### The exercise:
Write out, precisely and in full, each line of the material.

[BEGIN Source data]

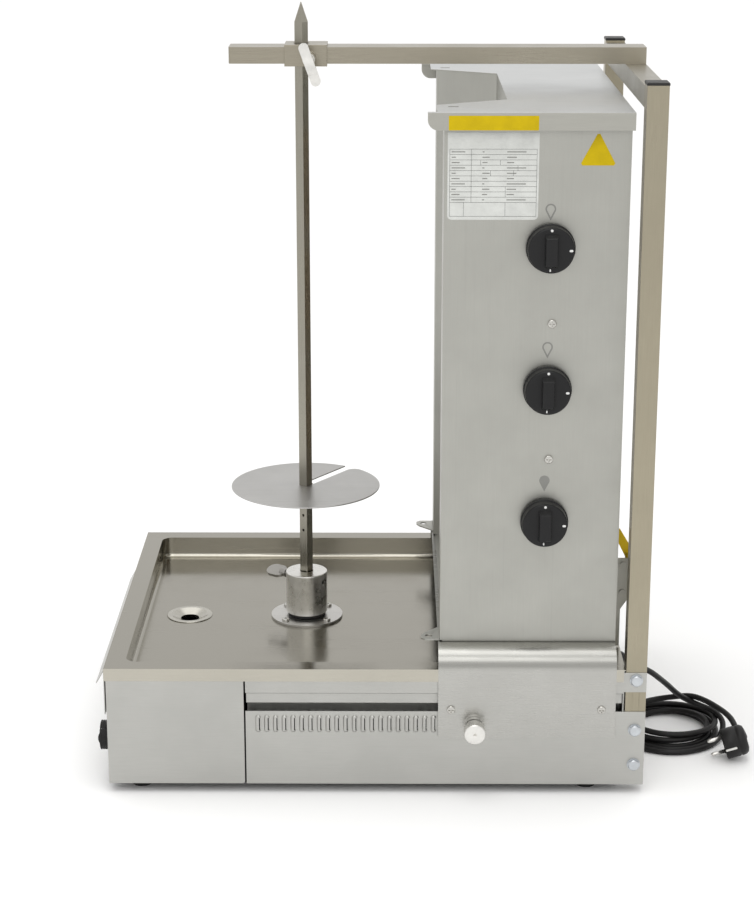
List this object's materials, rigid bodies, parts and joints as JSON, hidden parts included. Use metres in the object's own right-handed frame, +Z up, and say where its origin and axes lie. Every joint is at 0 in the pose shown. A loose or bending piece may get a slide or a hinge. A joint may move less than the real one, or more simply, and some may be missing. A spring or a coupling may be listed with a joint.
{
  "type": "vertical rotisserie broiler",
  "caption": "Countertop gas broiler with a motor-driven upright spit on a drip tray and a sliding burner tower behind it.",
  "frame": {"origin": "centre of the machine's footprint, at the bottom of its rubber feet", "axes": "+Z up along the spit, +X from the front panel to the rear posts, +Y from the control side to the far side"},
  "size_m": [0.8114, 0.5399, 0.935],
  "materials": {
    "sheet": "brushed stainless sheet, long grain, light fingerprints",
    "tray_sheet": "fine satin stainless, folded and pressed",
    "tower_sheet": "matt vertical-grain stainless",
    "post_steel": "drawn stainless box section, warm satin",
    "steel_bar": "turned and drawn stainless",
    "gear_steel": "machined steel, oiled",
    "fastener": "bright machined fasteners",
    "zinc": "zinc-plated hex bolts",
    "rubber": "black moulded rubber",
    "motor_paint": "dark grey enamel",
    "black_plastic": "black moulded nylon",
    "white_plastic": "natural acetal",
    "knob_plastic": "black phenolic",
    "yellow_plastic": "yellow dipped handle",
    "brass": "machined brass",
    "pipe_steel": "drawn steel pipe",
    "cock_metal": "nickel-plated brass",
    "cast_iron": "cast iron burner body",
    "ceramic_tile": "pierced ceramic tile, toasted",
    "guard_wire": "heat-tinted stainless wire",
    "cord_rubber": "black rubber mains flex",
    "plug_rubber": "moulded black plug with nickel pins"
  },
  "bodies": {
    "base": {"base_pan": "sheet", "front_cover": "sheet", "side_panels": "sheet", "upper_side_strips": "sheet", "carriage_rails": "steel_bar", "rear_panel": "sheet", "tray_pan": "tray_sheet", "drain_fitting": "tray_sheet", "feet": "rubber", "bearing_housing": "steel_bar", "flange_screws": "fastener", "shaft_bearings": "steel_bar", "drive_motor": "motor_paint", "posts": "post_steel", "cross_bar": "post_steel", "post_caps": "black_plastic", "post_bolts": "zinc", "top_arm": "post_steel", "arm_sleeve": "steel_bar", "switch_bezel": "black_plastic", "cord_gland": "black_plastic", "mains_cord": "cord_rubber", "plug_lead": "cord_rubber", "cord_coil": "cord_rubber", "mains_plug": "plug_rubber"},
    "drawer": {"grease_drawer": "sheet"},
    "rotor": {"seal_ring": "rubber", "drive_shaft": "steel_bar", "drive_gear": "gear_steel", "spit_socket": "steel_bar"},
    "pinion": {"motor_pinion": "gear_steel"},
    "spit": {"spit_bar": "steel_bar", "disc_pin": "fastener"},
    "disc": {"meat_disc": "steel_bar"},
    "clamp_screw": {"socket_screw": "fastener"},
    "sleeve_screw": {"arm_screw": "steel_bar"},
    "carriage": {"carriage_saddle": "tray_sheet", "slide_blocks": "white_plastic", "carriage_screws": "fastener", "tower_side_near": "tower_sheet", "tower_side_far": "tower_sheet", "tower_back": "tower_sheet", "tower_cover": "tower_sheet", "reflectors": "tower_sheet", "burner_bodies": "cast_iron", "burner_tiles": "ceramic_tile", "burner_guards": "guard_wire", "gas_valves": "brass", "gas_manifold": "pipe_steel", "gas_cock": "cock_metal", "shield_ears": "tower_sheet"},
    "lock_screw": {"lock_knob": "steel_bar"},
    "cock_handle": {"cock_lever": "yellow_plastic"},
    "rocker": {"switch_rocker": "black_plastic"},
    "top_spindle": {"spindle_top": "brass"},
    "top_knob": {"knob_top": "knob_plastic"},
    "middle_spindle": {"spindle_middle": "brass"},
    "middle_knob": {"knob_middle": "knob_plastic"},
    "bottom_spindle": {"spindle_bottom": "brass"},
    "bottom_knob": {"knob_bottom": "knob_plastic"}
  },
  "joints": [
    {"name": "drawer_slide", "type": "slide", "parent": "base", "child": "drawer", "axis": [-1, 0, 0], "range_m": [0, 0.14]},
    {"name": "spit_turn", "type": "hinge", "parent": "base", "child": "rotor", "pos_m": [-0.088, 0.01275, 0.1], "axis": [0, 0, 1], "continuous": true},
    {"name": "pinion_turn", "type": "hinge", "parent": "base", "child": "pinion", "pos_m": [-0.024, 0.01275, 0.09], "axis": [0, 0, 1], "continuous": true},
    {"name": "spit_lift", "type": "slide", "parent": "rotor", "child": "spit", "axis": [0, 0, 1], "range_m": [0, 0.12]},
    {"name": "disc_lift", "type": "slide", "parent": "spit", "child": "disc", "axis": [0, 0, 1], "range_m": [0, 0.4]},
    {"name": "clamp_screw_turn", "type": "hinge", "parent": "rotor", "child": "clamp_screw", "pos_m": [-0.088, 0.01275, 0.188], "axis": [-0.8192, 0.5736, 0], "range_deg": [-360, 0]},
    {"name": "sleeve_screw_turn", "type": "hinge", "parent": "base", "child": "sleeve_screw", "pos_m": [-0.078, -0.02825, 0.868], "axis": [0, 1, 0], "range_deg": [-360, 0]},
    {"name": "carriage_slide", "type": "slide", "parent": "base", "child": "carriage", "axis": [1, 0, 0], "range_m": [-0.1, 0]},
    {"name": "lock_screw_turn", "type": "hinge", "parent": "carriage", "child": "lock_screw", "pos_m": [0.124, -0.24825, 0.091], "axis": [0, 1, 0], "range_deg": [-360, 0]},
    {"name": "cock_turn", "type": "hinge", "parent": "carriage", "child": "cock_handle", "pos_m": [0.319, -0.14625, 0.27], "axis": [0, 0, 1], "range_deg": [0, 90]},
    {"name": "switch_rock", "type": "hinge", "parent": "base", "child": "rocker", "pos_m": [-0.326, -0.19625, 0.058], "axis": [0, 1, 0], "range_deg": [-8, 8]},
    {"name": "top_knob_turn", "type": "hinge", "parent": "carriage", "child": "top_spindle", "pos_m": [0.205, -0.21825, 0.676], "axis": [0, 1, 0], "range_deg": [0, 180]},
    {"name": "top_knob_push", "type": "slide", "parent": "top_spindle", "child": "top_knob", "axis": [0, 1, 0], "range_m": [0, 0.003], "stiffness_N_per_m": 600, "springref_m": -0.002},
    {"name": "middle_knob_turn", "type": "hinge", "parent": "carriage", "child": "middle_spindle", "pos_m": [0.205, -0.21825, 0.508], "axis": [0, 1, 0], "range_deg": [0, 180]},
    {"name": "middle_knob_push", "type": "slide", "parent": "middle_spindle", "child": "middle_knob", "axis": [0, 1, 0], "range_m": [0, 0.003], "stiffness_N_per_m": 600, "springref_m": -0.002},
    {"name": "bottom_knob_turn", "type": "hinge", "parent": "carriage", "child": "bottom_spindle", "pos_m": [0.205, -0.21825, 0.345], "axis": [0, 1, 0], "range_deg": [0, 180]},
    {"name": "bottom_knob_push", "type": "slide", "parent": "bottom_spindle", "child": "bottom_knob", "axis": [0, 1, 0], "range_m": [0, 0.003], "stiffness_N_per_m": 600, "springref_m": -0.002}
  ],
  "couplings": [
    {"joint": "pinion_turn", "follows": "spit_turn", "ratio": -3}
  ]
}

[END Source data]

### Solution for this exercise:
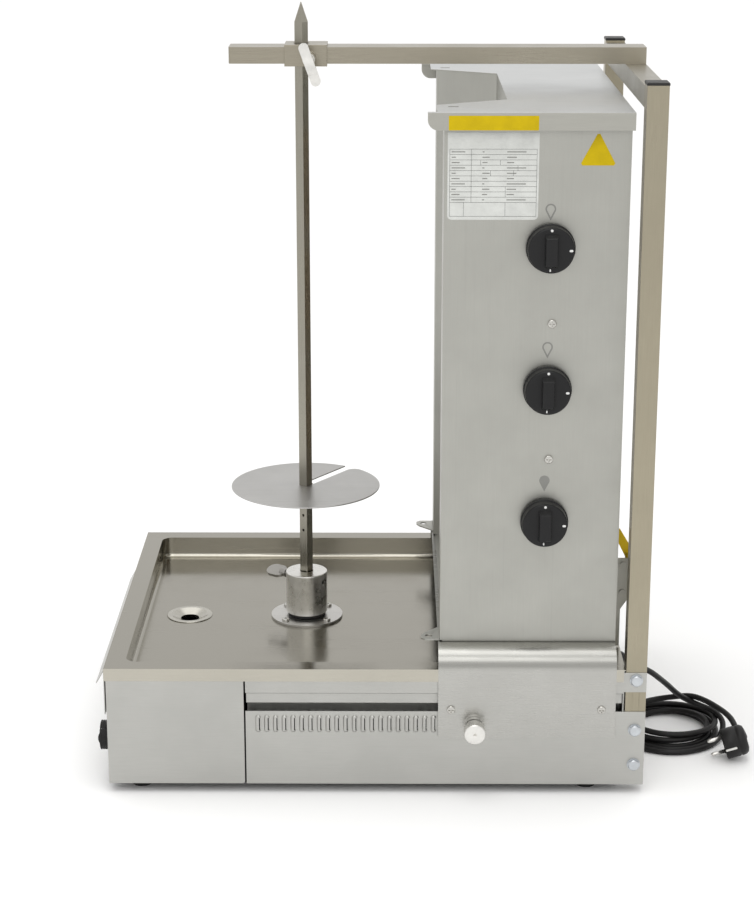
List this object's materials, rigid bodies, parts and joints as JSON, hidden parts included. Use metres in the object's own right-handed frame, +Z up, and say where its origin and axes lie. Every joint is at 0 in the pose shown. A loose or bending piece may get a slide or a hinge. A joint may move less than the real one, or more simply, and some may be missing. A spring or a coupling may be listed with a joint.
{
  "type": "vertical rotisserie broiler",
  "caption": "Countertop gas broiler with a motor-driven upright spit on a drip tray and a sliding burner tower behind it.",
  "frame": {"origin": "centre of the machine's footprint, at the bottom of its rubber feet", "axes": "+Z up along the spit, +X from the front panel to the rear posts, +Y from the control side to the far side"},
  "size_m": [0.8114, 0.5399, 0.935],
  "materials": {
    "sheet": "brushed stainless sheet, long grain, light fingerprints",
    "tray_sheet": "fine satin stainless, folded and pressed",
    "tower_sheet": "matt vertical-grain stainless",
    "post_steel": "drawn stainless box section, warm satin",
    "steel_bar": "turned and drawn stainless",
    "gear_steel": "machined steel, oiled",
    "fastener": "bright machined fasteners",
    "zinc": "zinc-plated hex bolts",
    "rubber": "black moulded rubber",
    "motor_paint": "dark grey enamel",
    "black_plastic": "black moulded nylon",
    "white_plastic": "natural acetal",
    "knob_plastic": "black phenolic",
    "yellow_plastic": "yellow dipped handle",
    "brass": "machined brass",
    "pipe_steel": "drawn steel pipe",
    "cock_metal": "nickel-plated brass",
    "cast_iron": "cast iron burner body",
    "ceramic_tile": "pierced ceramic tile, toasted",
    "guard_wire": "heat-tinted stainless wire",
    "cord_rubber": "black rubber mains flex",
    "plug_rubber": "moulded black plug with nickel pins"
  },
  "bodies": {
    "base": {"base_pan": "sheet", "front_cover": "sheet", "side_panels": "sheet", "upper_side_strips": "sheet", "carriage_rails": "steel_bar", "rear_panel": "sheet", "tray_pan": "tray_sheet", "drain_fitting": "tray_sheet", "feet": "rubber", "bearing_housing": "steel_bar", "flange_screws": "fastener", "shaft_bearings": "steel_bar", "drive_motor": "motor_paint", "posts": "post_steel", "cross_bar": "post_steel", "post_caps": "black_plastic", "post_bolts": "zinc", "top_arm": "post_steel", "arm_sleeve": "steel_bar", "switch_bezel": "black_plastic", "cord_gland": "black_plastic", "mains_cord": "cord_rubber", "plug_lead": "cord_rubber", "cord_coil": "cord_rubber", "mains_plug": "plug_rubber"},
    "drawer": {"grease_drawer": "sheet"},
    "rotor": {"seal_ring": "rubber", "drive_shaft": "steel_bar", "drive_gear": "gear_steel", "spit_socket": "steel_bar"},
    "pinion": {"motor_pinion": "gear_steel"},
    "spit": {"spit_bar": "steel_bar", "disc_pin": "fastener"},
    "disc": {"meat_disc": "steel_bar"},
    "clamp_screw": {"socket_screw": "fastener"},
    "sleeve_screw": {"arm_screw": "steel_bar"},
    "carriage": {"carriage_saddle": "tray_sheet", "slide_blocks": "white_plastic", "carriage_screws": "fastener", "tower_side_near": "tower_sheet", "tower_side_far": "tower_sheet", "tower_back": "tower_sheet", "tower_cover": "tower_sheet", "reflectors": "tower_sheet", "burner_bodies": "cast_iron", "burner_tiles": "ceramic_tile", "burner_guards": "guard_wire", "gas_valves": "brass", "gas_manifold": "pipe_steel", "gas_cock": "cock_metal", "shield_ears": "tower_sheet"},
    "lock_screw": {"lock_knob": "steel_bar"},
    "cock_handle": {"cock_lever": "yellow_plastic"},
    "rocker": {"switch_rocker": "black_plastic"},
    "top_spindle": {"spindle_top": "brass"},
    "top_knob": {"knob_top": "knob_plastic"},
    "middle_spindle": {"spindle_middle": "brass"},
    "middle_knob": {"knob_middle": "knob_plastic"},
    "bottom_spindle": {"spindle_bottom": "brass"},
    "bottom_knob": {"knob_bottom": "knob_plastic"}
  },
  "joints": [
    {"name": "drawer_slide", "type": "slide", "parent": "base", "child": "drawer", "axis": [-1, 0, 0], "range_m": [0, 0.14]},
    {"name": "spit_turn", "type": "hinge", "parent": "base", "child": "rotor", "pos_m": [-0.088, 0.01275, 0.1], "axis": [0, 0, 1], "continuous": true},
    {"name": "pinion_turn", "type": "hinge", "parent": "base", "child": "pinion", "pos_m": [-0.024, 0.01275, 0.09], "axis": [0, 0, 1], "continuous": true},
    {"name": "spit_lift", "type": "slide", "parent": "rotor", "child": "spit", "axis": [0, 0, 1], "range_m": [0, 0.12]},
    {"name": "disc_lift", "type": "slide", "parent": "spit", "child": "disc", "axis": [0, 0, 1], "range_m": [0, 0.4]},
    {"name": "clamp_screw_turn", "type": "hinge", "parent": "rotor", "child": "clamp_screw", "pos_m": [-0.088, 0.01275, 0.188], "axis": [-0.8192, 0.5736, 0], "range_deg": [-360, 0]},
    {"name": "sleeve_screw_turn", "type": "hinge", "parent": "base", "child": "sleeve_screw", "pos_m": [-0.078, -0.02825, 0.868], "axis": [0, 1, 0], "range_deg": [-360, 0]},
    {"name": "carriage_slide", "type": "slide", "parent": "base", "child": "carriage", "axis": [1, 0, 0], "range_m": [-0.1, 0]},
    {"name": "lock_screw_turn", "type": "hinge", "parent": "carriage", "child": "lock_screw", "pos_m": [0.124, -0.24825, 0.091], "axis": [0, 1, 0], "range_deg": [-360, 0]},
    {"name": "cock_turn", "type": "hinge", "parent": "carriage", "child": "cock_handle", "pos_m": [0.319, -0.14625, 0.27], "axis": [0, 0, 1], "range_deg": [0, 90]},
    {"name": "switch_rock", "type": "hinge", "parent": "base", "child": "rocker", "pos_m": [-0.326, -0.19625, 0.058], "axis": [0, 1, 0], "range_deg": [-8, 8]},
    {"name": "top_knob_turn", "type": "hinge", "parent": "carriage", "child": "top_spindle", "pos_m": [0.205, -0.21825, 0.676], "axis": [0, 1, 0], "range_deg": [0, 180]},
    {"name": "top_knob_push", "type": "slide", "parent": "top_spindle", "child": "top_knob", "axis": [0, 1, 0], "range_m": [0, 0.003], "stiffness_N_per_m": 600, "springref_m": -0.002},
    {"name": "middle_knob_turn", "type": "hinge", "parent": "carriage", "child": "middle_spindle", "pos_m": [0.205, -0.21825, 0.508], "axis": [0, 1, 0], "range_deg": [0, 180]},
    {"name": "middle_knob_push", "type": "slide", "parent": "middle_spindle", "child": "middle_knob", "axis": [0, 1, 0], "range_m": [0, 0.003], "stiffness_N_per_m": 600, "springref_m": -0.002},
    {"name": "bottom_knob_turn", "type": "hinge", "parent": "carriage", "child": "bottom_spindle", "pos_m": [0.205, -0.21825, 0.345], "axis": [0, 1, 0], "range_deg": [0, 180]},
    {"name": "bottom_knob_push", "type": "slide", "parent": "bottom_spindle", "child": "bottom_knob", "axis": [0, 1, 0], "range_m": [0, 0.003], "stiffness_N_per_m": 600, "springref_m": -0.002}
  ],
  "couplings": [
    {"joint": "pinion_turn", "follows": "spit_turn", "ratio": -3}
  ]
}